Los obeliscos plantean a los hombres modernos un interesante rompecabezas. Son extremadamente pesados, el mayor de ellos pesa unas 450 toneladas. ¿Cómo pudo colocarse de pie una pieza única de piedra de ese peso, sin que se rompiera su quebradiza estructura, considerando las limitadas herramientas que poseían los antiguos egipcios? Se ha pensado en diversos métodos para hacerlo pero no todos los egiptólogos están de acuerdo en los detalles. (Encontramos el mismo problema en relación con los primitivos britanos que levantaron las inmensas rocas planas de Stonehenge, que, por cierto, fueron erigidas hacia la misma época en que Hatshepsut se sentaba en el trono de Egipto).
En tanto que las pirámides egipcias no han sido imitadas, ni mucho menos superadas por culturas posteriores, los obeliscos sí lo han sido. El más conocido de todos los obeliscos modernos es el Monumento a Washington, terminado en 1884 en memoria de George Washington. Como corresponde a los avances de la tecnología y la energía desde la época de la Dinastía XVIII, el Washington Monument es mayor que cualquiera de los construidos por los egipcios. Tiene 555 pies de altura y su base cuadrada tiene 55,5 pies de lado (todos estos cincos no son una simple coincidencia).
Sin embargo, hicimos trampa. El Washington Monument no está construido de una sola enorme roca, sino de mampostería corriente, y nunca nos impusimos la tarea de tener que erigir una larga y frágil pieza de piedra como hicieron los egipcios.
La reina Hatshepsut murió en 1469 a. C, y por aquella época Tutmosis III contaba unos veinticinco años y suspiraba por una oportunidad para mostrar su temple. Considerando lo que luego llevaría a cabo, es difícil comprender cómo había estado tan absolutamente sometido al puño de su despótica tía-madrastra mientras ella vivió. Podemos hacernos una idea de qué clase de mujer debió de haber sido para poder dominar al tipo de hombre que Tutmosis III demostró ser una vez libre de ella.
No hay ninguna duda sobre el amargo resentimiento del nuevo faraón y sobre su larga opresión por ella, ya que éste le pagó con la misma moneda, mediante una profanación sistemática de los monumentos dejados por Hatshepsut. Su nombre fue borrado de todos aquellos lugares en que fue posible, y el faraón lo sustituyó por el suyo propio, o por el de uno de los primeros Tutmosis. Incluso dejó su tumba incompleta, el mayor acto de venganza que cabría tomar contra ella según la mentalidad egipcia.
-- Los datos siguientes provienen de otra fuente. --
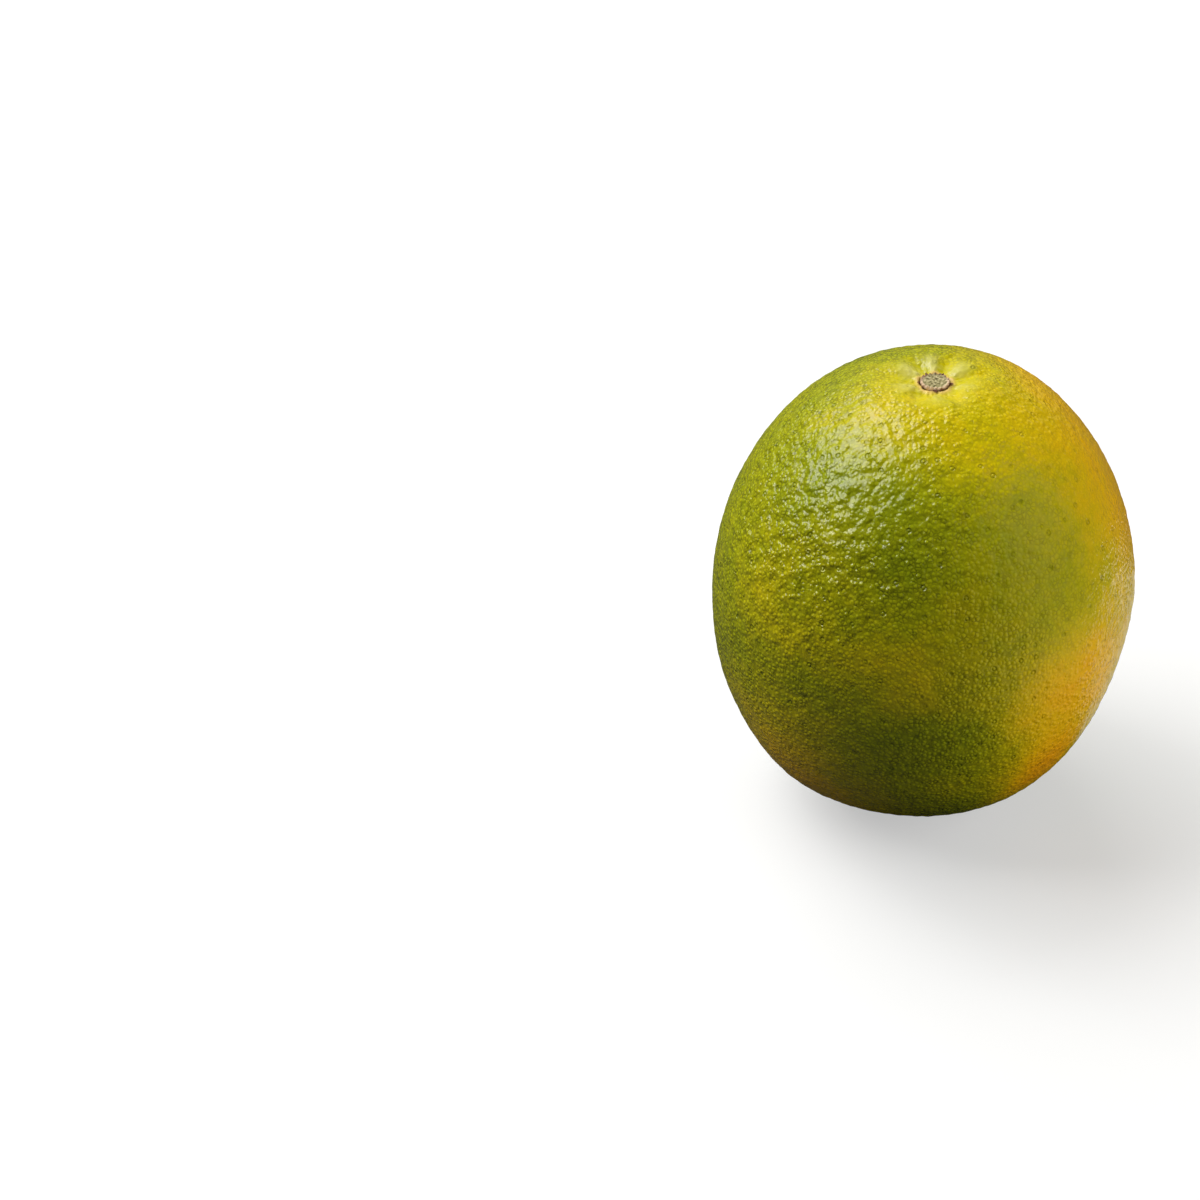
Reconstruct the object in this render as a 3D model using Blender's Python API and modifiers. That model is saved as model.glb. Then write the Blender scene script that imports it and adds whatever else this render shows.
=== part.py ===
"""A sweet orange, picked while ripening from green, standing on its blossom end.

Two solids: the fruit, which grew in one piece, and the dry calyx button that
stayed in the dimple at its stem end. Metres, +Z up along the fruit's core, with
the origin on the surface that the fruit stands on, under the middle of its box.
"""

import math

import bpy
from mathutils import Vector

# Fruit. Heights run up and down from the equator.
EQUATOR_RADIUS = 0.0368
CROWN_HEIGHT = 0.0432  # where the stem end would peak if it had no dimple
BLOSSOM_DEPTH = 0.0427  # where the blossom end would round off if it had no flat
CROWN_POWER = 1.04  # 1 is an ellipse, and more narrows towards the stem
BLOSSOM_POWER = 0.92  # less than 1 keeps the lower half full
CORE_LEAN = 0.018  # how far the core drifts towards +X, per metre of height

# Stem end
DIMPLE_DEPTH = 0.0034
DIMPLE_SPREAD = 0.0055
FURROW_DEPTH = 0.0006
FURROW_WIDTH = 0.0013
FURROW_START = 0.0032  # distance from the core where the furrows begin
FURROW_AZIMUTHS = (16, 66, 119, 164, 236, 303)  # degrees from +X towards +Y
FURROW_REACHES = (0.0125, 0.0105, 0.0095, 0.0125, 0.0085, 0.0100)

# Blossom end
STAND_RADIUS = 0.0090  # flat that the fruit's weight presses into its skin
SCAR_RADIUS = 0.0021  # where the flower's style fell off
SCAR_FLOOR_RADIUS = 0.0015
SCAR_DEPTH = 0.0005

# Broad swells and hollows, which keep the fruit from being truly round: the
# azimuth and latitude of the middle and how far it spreads, all in degrees, then
# how high it stands in metres.
SWELLS = (
    (50, 46, 18, 0.0003),
    (90, 54, 16, -0.0003),
    (150, 32, 24, -0.0002),
    (174, 9, 22, -0.0003),
    (356, -5, 16, 0.0003),
    (120, -20, 26, 0.0004),
    (343, -21, 14, -0.0004),
    (310, -37, 16, 0.0003),
    (75, -38, 24, -0.0003),
    (224, -44, 18, 0.0006),
    (262, -52, 16, -0.0004),
    (292, -52, 16, 0.0003),
    (20, -58, 22, 0.0003),
)

# Calyx button
BUTTON_RADIUS = 0.0025
BUTTON_RISE = 0.0004  # from the top of the sepals to the button's face
BUTTON_ROUND = 0.0003
SEPAL_REACH = 0.0033  # from the core to a sepal's tip
SEPAL_THICKNESS = 0.0004
SEPAL_SPREAD = 24  # degrees from a sepal's middle to its side
SEPAL_AZIMUTHS = (58, 121, 184, 270, 348)
SKIRT_BETWEEN = 0.15  # how much of a sepal's reach the skirt keeps between sepals
SEAT_GAP = 0.0003  # between the button and the skin under it

# How finely the solids are faceted
FRUIT_STEPS = 72
CROWN_RINGS = 16  # between the core and the end of the longest furrow
FLANK_RINGS = 26  # from there to the flat
BUTTON_STEPS = 90
HARD_EDGE = 40  # degrees between two faces that are shaded as an edge


def clear_scene():
    for obj in list(bpy.data.objects):
        bpy.data.objects.remove(obj)


def new_collection(name):
    collection = bpy.data.collections.new(name)
    bpy.context.scene.collection.children.link(collection)
    return collection


def skin_material(name, color, roughness):
    material = bpy.data.materials.new(name)
    material.use_nodes = True
    shader = material.node_tree.nodes["Principled BSDF"]
    shader.inputs["Base Color"].default_value = (*color, 1.0)
    shader.inputs["Roughness"].default_value = roughness
    shader.inputs["Metallic"].default_value = 0.0
    return material


def turned_mesh(name, profile, steps):
    """The solid that a profile of (radius, height) points sweeps round the core."""
    outline = bpy.data.meshes.new(name + "_outline")
    edges = [(i, i + 1) for i in range(len(profile) - 1)]
    outline.from_pydata([(r, 0.0, z) for r, z in profile], edges, [])
    guide = bpy.data.objects.new(name + "_outline", outline)
    bpy.context.scene.collection.objects.link(guide)
    screw = guide.modifiers.new("Turn", "SCREW")
    screw.axis = "Z"
    screw.steps = steps
    screw.render_steps = steps
    screw.use_merge_vertices = True
    screw.merge_threshold = 1e-6
    graph = bpy.context.evaluated_depsgraph_get()
    mesh = bpy.data.meshes.new_from_object(guide.evaluated_get(graph))
    mesh.name = name
    bpy.data.objects.remove(guide)
    return mesh


def polar(point):
    """Distance from the core and azimuth in degrees."""
    return math.hypot(point.x, point.y), math.degrees(math.atan2(point.y, point.x))


def direction(azimuth, latitude):
    """The unit vector that points that way, from angles in degrees."""
    azimuth = math.radians(azimuth)
    latitude = math.radians(latitude)
    return Vector((
        math.cos(latitude) * math.cos(azimuth),
        math.cos(latitude) * math.sin(azimuth),
        math.sin(latitude),
    ))


def turn_between(first, second):
    """The smaller angle between two azimuths, in degrees."""
    return abs((first - second + 180) % 360 - 180)


def ease(value):
    """0 below 0, 1 above 1, and a smooth step between."""
    value = min(max(value, 0.0), 1.0)
    return value * value * (3 - 2 * value)


def rounded(share, power):
    """Height of a curve of this power at a share of its full radius, as a share."""
    return (1 - share ** (2 / power)) ** (power / 2)


def crown_surface(radius):
    """Height of the stem end above the equator, with its dimple."""
    peak = CROWN_HEIGHT * rounded(radius / EQUATOR_RADIUS, CROWN_POWER)
    return peak - DIMPLE_DEPTH * math.exp(-((radius / DIMPLE_SPREAD) ** 2))


def stand_height():
    """Height of the flat that the fruit stands on, which is below the equator."""
    return -BLOSSOM_DEPTH * rounded(STAND_RADIUS / EQUATOR_RADIUS, BLOSSOM_POWER)


def flank_profile(crown_edge):
    """The outline from the crown's edge, over the equator, to just above the flat."""
    start = math.asin((crown_edge / EQUATOR_RADIUS) ** (1 / CROWN_POWER))
    end = math.pi - math.asin((STAND_RADIUS / EQUATOR_RADIUS) ** (1 / BLOSSOM_POWER))
    points = []
    for i in range(FLANK_RINGS):
        angle = start + (end - start) * i / FLANK_RINGS
        if math.cos(angle) > 0:
            radius = EQUATOR_RADIUS * math.sin(angle) ** CROWN_POWER
            height = crown_surface(radius)
        else:
            radius = EQUATOR_RADIUS * math.sin(angle) ** BLOSSOM_POWER
            height = -BLOSSOM_DEPTH * (-math.cos(angle)) ** BLOSSOM_POWER
        points.append((radius, height))
    return points


def fruit_profile():
    """The fruit's outline from the dimple's floor to the middle of the scar."""
    crown_edge = max(FURROW_REACHES)
    crown = [crown_edge * i / CROWN_RINGS for i in range(CROWN_RINGS)]
    stand = stand_height()
    return [(radius, crown_surface(radius)) for radius in crown] + flank_profile(crown_edge) + [
        (STAND_RADIUS, stand),
        ((STAND_RADIUS + SCAR_RADIUS) / 2, stand),
        (SCAR_RADIUS, stand),
        (SCAR_FLOOR_RADIUS, stand + SCAR_DEPTH),
        (0.0, stand + SCAR_DEPTH),
    ]


def furrow_depth(radius, azimuth):
    """How deep the furrows that run out from the stem are at a place on the crown."""
    deepest = 0.0
    for middle, reach in zip(FURROW_AZIMUTHS, FURROW_REACHES):
        aside = radius * math.radians(turn_between(azimuth, middle))
        across = math.exp(-((aside / FURROW_WIDTH) ** 2))
        half_way = (FURROW_START + reach) / 2
        rise = ease((radius - FURROW_START) / (half_way - FURROW_START) * 2)
        fade = ease((reach - radius) / (reach - half_way))
        deepest = max(deepest, across * rise * fade)
    return FURROW_DEPTH * deepest


def swell_height(point):
    """How far the broad swells lift the skin at a point, away from the middle."""
    lift = 0.0
    for azimuth, latitude, spread, height in SWELLS:
        turn = math.degrees(point.angle(direction(azimuth, latitude)))
        lift += height * math.exp(-((turn / spread) ** 2))
    return lift


def shape_fruit(mesh):
    """Cuts the furrows, raises the swells and leans the core of the turned fruit."""
    stand = stand_height()
    for vertex in mesh.vertices:
        point = vertex.co
        radius, azimuth = polar(point)
        fade = ease((point.z - stand) / STAND_RADIUS)  # leaves the flat as it is
        if point.z > 0:
            point.z -= furrow_depth(radius, azimuth)
            fade *= ease((radius - SEPAL_REACH) / SEPAL_REACH)  # and the button's seat
        point += point.normalized() * swell_height(point) * fade
        point.x += CORE_LEAN * point.z


def button_profile():
    """The button's outline from the middle of its face to the middle of its back."""
    collar = crown_surface(BUTTON_RADIUS) + SEAT_GAP
    tip = crown_surface(SEPAL_REACH) + SEAT_GAP
    face = collar + SEPAL_THICKNESS + BUTTON_RISE
    half_way = BUTTON_RADIUS / 2
    return [
        (0.0, face),
        (BUTTON_RADIUS - BUTTON_ROUND, face),
        (BUTTON_RADIUS, face - BUTTON_ROUND),
        (BUTTON_RADIUS, collar + SEPAL_THICKNESS),
        (SEPAL_REACH, tip + SEPAL_THICKNESS),
        (SEPAL_REACH, tip),
        (BUTTON_RADIUS, collar),
        (half_way, crown_surface(half_way) + SEAT_GAP),
        (0.0, crown_surface(0.0) + SEAT_GAP),
    ]


def shape_button(mesh):
    """Draws the skirt of the turned button in between the sepals, and leans it."""
    skirt = SEPAL_REACH - BUTTON_RADIUS
    for vertex in mesh.vertices:
        point = vertex.co
        radius, azimuth = polar(point)
        if radius > BUTTON_RADIUS + skirt / 2:
            aside = min(turn_between(azimuth, middle) for middle in SEPAL_AZIMUTHS)
            kept = BUTTON_RADIUS + skirt * max(1 - aside / SEPAL_SPREAD, SKIRT_BETWEEN)
            point.z -= crown_surface(radius) - crown_surface(kept)
            point.x *= kept / radius
            point.y *= kept / radius
        point.x += CORE_LEAN * point.z


def add_piece(collection, mesh, material, location):
    """One named object of the part, shaded smooth away from its hard edges."""
    mesh.materials.clear()
    mesh.materials.append(material)
    mesh.shade_smooth()
    mesh.set_sharp_from_angle(angle=math.radians(HARD_EDGE))
    piece = bpy.data.objects.new(mesh.name, mesh)
    piece.location = location
    collection.objects.link(piece)


def middle_of(mesh, axis):
    """The middle of the mesh's box along an axis."""
    values = [vertex.co[axis] for vertex in mesh.vertices]
    return (min(values) + max(values)) / 2


def build():
    clear_scene()
    orange = new_collection("orange")

    fruit = turned_mesh("orange_fruit", fruit_profile(), FRUIT_STEPS)
    shape_fruit(fruit)
    button = turned_mesh("calyx_button", button_profile(), BUTTON_STEPS)
    shape_button(button)

    # Both meshes are measured from the equator, so the same move seats them both.
    home = (-middle_of(fruit, 0), -middle_of(fruit, 1), -stand_height())
    add_piece(orange, fruit, skin_material("peel", (0.34, 0.36, 0.02), 0.42), home)
    add_piece(orange, button, skin_material("calyx", (0.30, 0.25, 0.13), 0.85), home)


build()
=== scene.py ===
import math

import bpy
import numpy as np
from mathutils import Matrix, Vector, noise


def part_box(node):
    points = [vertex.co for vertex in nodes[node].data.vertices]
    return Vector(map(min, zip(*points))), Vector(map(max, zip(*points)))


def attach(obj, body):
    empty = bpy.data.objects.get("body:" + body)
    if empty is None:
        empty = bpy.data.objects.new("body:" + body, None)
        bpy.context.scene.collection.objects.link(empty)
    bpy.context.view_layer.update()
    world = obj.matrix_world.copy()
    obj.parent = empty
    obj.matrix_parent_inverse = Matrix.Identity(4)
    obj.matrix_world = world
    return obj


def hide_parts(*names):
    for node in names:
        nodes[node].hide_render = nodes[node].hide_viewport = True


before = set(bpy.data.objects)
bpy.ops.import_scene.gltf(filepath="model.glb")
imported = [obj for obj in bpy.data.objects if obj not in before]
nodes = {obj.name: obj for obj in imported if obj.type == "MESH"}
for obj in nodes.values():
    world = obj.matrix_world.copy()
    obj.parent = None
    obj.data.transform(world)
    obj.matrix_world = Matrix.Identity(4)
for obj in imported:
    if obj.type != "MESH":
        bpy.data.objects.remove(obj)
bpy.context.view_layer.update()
mm = 0.001
nearby = 0.05 * mm  # a point this near to a height lies at it

fruitLow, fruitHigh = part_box("orange_fruit")
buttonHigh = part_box("calyx_button")[1]
fruitMiddle = (fruitLow + fruitHigh) / 2


def middleAtHeight(node, height):
    # middle of the ring of a node's points that lie at one height
    ring = np.array([v.co for v in nodes[node].data.vertices if abs(v.co.z - height) < nearby])
    return Vector((ring.min(0) + ring.max(0)) / 2)


stemEnd = middleAtHeight("calyx_button", buttonHigh.z)  # middle of the button's face
blossomEnd = middleAtHeight("orange_fruit", fruitLow.z)  # middle of the flat underneath
print("frame loaded, stem end at", [round(x, 5) for x in stemEnd])


def pick(piece):
    # leaves this piece alone selected and active, in object mode
    if bpy.context.object and bpy.context.object.mode != "OBJECT":
        bpy.ops.object.mode_set(mode="OBJECT")
    bpy.ops.object.select_all(action="DESELECT")
    piece.select_set(True)
    bpy.context.view_layer.objects.active = piece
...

Es más, tomó la determinación de brillar en un área que Hatshepsut había descuidado, la militar. No fue una simple cuestión de vanidad, sino una necesidad. La situación de Siria se había deteriorado mucho desde los grandes días de su abuelo Tutmosis I. Había surgido una nueva potencia.
Dos siglos antes, un pueblo no semita, los hurritas, habían llegado desde el norte. Es posible que fuera su presión la que pusiese a las tribus semíticas de Siria en movimiento y las empujase hacia el sur, contra Egipto, instaurando la dominación de los hicsos. Sin duda, entre éstos se encontraban contingentes hurritas.
Sin embargo, los hurritas se asentaron principalmente al norte del alto Eufrates, donde consolidaron lentamente un fuerte reino conocido como Mitanni, que se extendía a través de los tramos superiores de los ríos Tigris y Eufrates. Su esfera de influencia llegó casi hasta los enclaves sirios del Imperio egipcio, lo que representó un nuevo y gran peligro para la influencia egipcia en la zona.
Un rey egipcio fuerte tal vez hubiera avanzado hacia el norte en una especie de guerra preventiva para evitar que esto sucediera, pero la política pacifista de Hatshepsut, por beneficiosa que fuera para el propio Egipto alentó potenciales disturbios en las distintas fronteras del Imperio.
Cuando Tutmosis III accedió al trono, los príncipes cananeos de Siria pensaron que había llegado el momento de acabar con el señorío egipcio. La historia anterior del nuevo faraón que lo presentaba como un rey títere, dominado por una mujer, les dio todas las razones para pensar que podía ser un incompetente en la guerra. Además, tras ellos, alentándolos, sin duda, con dinero y promesas de ayuda militar, se encontraba el nuevo y brillante reino de Mitanni, robustecido por recientes conquistas.